How to incorporate easy runs into your routine

If you’re ready to include easy runs in your training routine, then here are some practical tips.

#1 Set the right pace

Determining the appropriate pace for an easy run is crucial.

A good rule of thumb is the “talk test.” If you can comfortably hold a conversation while running, you’re likely at an appropriate easy pace.

An easy run should be 3 to 4 minutes per mile slower than your 5k race pace.

You can also use a heart rate monitor to stay within a designated heart rate zone, usually 60-70% of your maximum heart rate.

Be mindful that your pace will change depending on how you feel on the day – so it’s not an exact science.

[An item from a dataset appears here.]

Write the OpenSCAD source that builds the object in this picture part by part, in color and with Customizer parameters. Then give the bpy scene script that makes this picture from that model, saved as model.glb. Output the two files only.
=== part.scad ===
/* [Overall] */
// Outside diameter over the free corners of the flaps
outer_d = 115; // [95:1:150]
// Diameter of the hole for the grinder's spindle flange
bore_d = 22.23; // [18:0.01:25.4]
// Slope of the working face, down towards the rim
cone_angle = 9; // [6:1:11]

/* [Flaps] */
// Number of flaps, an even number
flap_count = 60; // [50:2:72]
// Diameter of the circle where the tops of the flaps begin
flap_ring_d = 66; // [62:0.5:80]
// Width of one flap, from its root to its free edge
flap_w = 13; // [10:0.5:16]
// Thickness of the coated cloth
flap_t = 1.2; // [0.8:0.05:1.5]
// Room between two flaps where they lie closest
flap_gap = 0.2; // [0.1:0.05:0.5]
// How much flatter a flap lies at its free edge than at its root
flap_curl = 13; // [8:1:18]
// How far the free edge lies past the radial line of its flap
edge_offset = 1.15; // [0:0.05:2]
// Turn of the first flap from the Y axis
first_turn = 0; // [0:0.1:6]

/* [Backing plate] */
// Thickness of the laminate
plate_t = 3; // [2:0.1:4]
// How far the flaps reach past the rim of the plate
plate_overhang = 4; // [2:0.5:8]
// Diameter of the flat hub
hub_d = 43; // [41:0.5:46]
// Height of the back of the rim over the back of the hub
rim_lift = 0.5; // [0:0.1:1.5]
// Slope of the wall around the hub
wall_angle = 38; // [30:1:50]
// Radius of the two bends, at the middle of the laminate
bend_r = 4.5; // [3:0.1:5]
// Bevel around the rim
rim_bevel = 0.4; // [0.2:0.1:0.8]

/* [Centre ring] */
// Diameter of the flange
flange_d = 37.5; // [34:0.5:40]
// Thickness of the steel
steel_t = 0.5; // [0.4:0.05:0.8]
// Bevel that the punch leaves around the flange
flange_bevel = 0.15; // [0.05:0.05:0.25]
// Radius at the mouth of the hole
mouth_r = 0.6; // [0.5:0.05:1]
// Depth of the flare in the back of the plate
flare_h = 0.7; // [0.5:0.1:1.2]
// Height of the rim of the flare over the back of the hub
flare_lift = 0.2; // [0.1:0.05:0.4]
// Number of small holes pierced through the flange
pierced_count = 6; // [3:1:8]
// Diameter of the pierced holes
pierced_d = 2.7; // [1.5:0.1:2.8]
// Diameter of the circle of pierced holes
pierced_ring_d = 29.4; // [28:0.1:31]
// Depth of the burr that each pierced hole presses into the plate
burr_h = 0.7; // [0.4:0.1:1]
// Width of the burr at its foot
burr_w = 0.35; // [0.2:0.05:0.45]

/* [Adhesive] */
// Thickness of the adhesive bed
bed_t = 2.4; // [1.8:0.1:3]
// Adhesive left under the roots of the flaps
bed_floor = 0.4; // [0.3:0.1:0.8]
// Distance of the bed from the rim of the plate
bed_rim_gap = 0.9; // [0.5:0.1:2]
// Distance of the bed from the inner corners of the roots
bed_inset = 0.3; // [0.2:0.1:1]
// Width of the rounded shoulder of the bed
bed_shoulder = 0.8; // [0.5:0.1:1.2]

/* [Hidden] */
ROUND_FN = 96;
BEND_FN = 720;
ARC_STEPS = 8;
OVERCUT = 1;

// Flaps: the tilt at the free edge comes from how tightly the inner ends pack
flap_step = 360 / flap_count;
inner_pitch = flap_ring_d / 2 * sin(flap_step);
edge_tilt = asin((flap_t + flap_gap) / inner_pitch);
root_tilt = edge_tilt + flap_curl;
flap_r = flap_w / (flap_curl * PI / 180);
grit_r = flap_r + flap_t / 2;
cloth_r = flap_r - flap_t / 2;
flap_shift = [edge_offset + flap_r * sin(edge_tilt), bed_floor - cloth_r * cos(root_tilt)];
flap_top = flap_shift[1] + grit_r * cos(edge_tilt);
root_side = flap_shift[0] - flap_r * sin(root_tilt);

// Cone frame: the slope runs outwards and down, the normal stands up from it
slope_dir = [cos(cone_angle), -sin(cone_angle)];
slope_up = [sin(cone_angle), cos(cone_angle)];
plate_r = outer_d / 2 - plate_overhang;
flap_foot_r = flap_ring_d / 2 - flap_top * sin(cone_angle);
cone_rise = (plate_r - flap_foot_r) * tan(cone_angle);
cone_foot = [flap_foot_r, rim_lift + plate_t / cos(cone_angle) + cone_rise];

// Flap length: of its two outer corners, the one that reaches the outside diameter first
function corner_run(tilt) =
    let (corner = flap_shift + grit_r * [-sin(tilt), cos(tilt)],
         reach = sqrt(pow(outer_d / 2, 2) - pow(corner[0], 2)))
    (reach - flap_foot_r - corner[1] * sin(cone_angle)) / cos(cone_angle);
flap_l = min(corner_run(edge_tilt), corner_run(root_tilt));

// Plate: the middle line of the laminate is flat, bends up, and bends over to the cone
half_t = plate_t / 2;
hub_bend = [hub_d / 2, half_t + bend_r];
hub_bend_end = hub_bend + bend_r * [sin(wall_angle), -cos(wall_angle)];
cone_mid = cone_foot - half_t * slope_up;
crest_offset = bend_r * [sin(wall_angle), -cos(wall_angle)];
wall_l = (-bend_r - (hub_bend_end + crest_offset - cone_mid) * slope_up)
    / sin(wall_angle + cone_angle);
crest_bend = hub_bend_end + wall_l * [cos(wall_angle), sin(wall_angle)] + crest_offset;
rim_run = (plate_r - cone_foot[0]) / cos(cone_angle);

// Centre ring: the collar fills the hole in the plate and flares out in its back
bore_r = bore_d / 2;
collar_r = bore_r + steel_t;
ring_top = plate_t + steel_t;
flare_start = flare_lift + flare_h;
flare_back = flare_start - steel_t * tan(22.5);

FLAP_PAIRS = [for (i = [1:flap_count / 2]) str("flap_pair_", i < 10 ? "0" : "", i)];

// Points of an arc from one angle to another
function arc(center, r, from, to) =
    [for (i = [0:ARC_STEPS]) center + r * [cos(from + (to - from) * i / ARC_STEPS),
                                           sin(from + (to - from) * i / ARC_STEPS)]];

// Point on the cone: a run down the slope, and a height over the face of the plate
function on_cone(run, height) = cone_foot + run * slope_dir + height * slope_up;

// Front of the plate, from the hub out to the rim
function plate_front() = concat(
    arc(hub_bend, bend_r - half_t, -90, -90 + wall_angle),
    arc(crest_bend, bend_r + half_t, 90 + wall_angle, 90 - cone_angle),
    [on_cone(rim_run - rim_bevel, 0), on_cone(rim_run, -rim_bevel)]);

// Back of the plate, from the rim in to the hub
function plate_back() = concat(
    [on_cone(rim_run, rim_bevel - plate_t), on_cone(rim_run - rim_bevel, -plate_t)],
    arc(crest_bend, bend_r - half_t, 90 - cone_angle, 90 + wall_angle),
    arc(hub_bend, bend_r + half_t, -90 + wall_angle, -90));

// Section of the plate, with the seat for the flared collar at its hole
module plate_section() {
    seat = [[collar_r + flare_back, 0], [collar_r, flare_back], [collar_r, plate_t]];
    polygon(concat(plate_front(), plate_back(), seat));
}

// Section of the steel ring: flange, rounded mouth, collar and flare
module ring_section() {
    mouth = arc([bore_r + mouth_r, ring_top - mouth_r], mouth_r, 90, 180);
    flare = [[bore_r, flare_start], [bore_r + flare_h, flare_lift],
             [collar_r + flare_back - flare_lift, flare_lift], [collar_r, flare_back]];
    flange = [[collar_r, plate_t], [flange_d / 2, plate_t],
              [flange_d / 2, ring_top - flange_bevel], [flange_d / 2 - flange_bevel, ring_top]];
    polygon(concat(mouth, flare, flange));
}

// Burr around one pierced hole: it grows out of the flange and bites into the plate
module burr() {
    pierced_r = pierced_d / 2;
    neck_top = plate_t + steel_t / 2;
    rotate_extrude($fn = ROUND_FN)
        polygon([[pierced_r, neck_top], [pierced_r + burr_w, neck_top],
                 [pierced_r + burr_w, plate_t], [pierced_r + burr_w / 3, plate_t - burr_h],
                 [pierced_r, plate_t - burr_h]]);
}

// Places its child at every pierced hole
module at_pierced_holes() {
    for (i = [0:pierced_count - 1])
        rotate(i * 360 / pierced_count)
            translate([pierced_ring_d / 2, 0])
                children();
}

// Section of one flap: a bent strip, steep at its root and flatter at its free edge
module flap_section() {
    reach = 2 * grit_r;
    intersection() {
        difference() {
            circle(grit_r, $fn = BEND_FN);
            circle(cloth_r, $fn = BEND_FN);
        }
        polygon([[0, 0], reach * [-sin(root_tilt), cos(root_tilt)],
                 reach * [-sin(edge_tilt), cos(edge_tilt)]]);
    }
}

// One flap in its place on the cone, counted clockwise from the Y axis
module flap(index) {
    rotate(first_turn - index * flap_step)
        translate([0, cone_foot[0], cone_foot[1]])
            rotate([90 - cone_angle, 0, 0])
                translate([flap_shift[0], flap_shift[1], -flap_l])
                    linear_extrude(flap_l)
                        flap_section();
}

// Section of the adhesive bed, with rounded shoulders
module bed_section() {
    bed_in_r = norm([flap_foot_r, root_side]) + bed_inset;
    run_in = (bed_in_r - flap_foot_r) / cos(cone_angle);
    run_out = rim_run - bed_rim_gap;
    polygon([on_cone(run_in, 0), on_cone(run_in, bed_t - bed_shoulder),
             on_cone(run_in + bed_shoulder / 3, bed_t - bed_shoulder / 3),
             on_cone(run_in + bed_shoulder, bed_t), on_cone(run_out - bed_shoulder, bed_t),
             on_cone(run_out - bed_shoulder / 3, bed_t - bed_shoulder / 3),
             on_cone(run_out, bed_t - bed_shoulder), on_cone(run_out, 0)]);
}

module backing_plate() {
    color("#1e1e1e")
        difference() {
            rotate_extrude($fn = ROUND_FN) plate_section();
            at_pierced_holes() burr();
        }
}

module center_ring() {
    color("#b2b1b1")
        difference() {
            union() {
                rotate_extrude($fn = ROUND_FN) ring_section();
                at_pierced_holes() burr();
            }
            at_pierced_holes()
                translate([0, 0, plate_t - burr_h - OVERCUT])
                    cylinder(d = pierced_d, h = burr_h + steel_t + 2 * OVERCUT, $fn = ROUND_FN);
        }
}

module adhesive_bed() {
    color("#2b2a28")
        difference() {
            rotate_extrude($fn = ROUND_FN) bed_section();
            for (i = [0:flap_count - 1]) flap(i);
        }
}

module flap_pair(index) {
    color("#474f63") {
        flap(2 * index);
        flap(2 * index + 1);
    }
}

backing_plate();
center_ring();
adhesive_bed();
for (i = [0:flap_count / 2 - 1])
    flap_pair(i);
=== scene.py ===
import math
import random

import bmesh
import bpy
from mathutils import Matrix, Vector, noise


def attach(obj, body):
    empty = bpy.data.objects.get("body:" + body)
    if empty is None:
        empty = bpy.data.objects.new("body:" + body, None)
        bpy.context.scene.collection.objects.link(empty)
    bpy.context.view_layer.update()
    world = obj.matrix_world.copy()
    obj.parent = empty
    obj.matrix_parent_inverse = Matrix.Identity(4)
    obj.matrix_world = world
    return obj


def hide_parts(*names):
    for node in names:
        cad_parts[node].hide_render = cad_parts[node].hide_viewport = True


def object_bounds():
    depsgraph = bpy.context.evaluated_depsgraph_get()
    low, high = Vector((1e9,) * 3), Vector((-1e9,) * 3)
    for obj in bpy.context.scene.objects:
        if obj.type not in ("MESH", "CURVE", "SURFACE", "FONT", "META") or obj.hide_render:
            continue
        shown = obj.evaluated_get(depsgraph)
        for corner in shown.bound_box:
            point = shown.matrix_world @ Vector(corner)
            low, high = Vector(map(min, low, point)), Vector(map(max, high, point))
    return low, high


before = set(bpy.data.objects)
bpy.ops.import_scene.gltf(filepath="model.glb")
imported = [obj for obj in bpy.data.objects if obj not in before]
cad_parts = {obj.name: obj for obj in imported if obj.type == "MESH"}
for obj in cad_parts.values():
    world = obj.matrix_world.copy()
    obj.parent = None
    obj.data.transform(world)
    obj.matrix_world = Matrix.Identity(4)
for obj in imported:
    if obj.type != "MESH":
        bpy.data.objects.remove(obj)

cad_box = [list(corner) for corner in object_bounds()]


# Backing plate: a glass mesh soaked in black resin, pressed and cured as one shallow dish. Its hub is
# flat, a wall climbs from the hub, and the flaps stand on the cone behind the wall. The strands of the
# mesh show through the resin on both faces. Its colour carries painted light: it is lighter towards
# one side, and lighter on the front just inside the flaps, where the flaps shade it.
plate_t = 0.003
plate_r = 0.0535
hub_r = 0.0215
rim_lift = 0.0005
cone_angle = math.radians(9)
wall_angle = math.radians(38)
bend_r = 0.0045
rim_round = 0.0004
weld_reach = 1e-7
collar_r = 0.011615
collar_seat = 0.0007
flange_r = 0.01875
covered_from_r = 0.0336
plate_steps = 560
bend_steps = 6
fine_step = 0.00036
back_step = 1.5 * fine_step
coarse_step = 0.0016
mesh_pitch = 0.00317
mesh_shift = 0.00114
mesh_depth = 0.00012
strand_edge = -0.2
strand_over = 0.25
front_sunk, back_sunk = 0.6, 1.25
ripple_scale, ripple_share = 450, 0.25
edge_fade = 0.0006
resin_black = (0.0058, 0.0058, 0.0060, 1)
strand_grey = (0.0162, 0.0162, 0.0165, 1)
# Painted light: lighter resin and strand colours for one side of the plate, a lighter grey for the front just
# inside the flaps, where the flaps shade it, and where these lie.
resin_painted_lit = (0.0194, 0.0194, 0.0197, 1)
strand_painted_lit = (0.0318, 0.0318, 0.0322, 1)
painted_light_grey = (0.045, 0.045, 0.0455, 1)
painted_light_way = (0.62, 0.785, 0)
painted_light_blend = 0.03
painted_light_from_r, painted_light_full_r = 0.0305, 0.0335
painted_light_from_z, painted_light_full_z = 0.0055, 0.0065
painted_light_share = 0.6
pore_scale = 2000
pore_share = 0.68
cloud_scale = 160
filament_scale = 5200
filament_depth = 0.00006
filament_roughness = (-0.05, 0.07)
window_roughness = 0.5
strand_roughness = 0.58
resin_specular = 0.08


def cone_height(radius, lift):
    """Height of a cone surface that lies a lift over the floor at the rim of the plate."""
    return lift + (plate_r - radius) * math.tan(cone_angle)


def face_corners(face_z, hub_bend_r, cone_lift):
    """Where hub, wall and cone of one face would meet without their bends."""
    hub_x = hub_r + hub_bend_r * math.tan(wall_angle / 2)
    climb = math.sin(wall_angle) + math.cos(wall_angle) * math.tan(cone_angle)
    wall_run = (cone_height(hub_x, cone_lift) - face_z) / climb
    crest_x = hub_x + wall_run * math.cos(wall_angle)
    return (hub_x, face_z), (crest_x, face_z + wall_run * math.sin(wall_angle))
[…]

#2 Set the right frequency and duration

Incorporate easy runs into your weekly schedule, ideally 2 to 3 times per week.

They should be the foundation of your training plan if training for an event like a half marathon or marathon – making up 80% of your runs.

The duration will vary based on your overall training plan and fitness level, but a typical easy run may last between 20 to 45 minutes, depending on your running experience and goals.

#3 Listen to your body

The essence of easy runs lies in tuning in to your body’s signals.

If you’re feeling fatigued or notice any signs of overtraining, consider adjusting the intensity or opting for a rest day.

Remember, the goal is to enjoy the run while promoting recovery!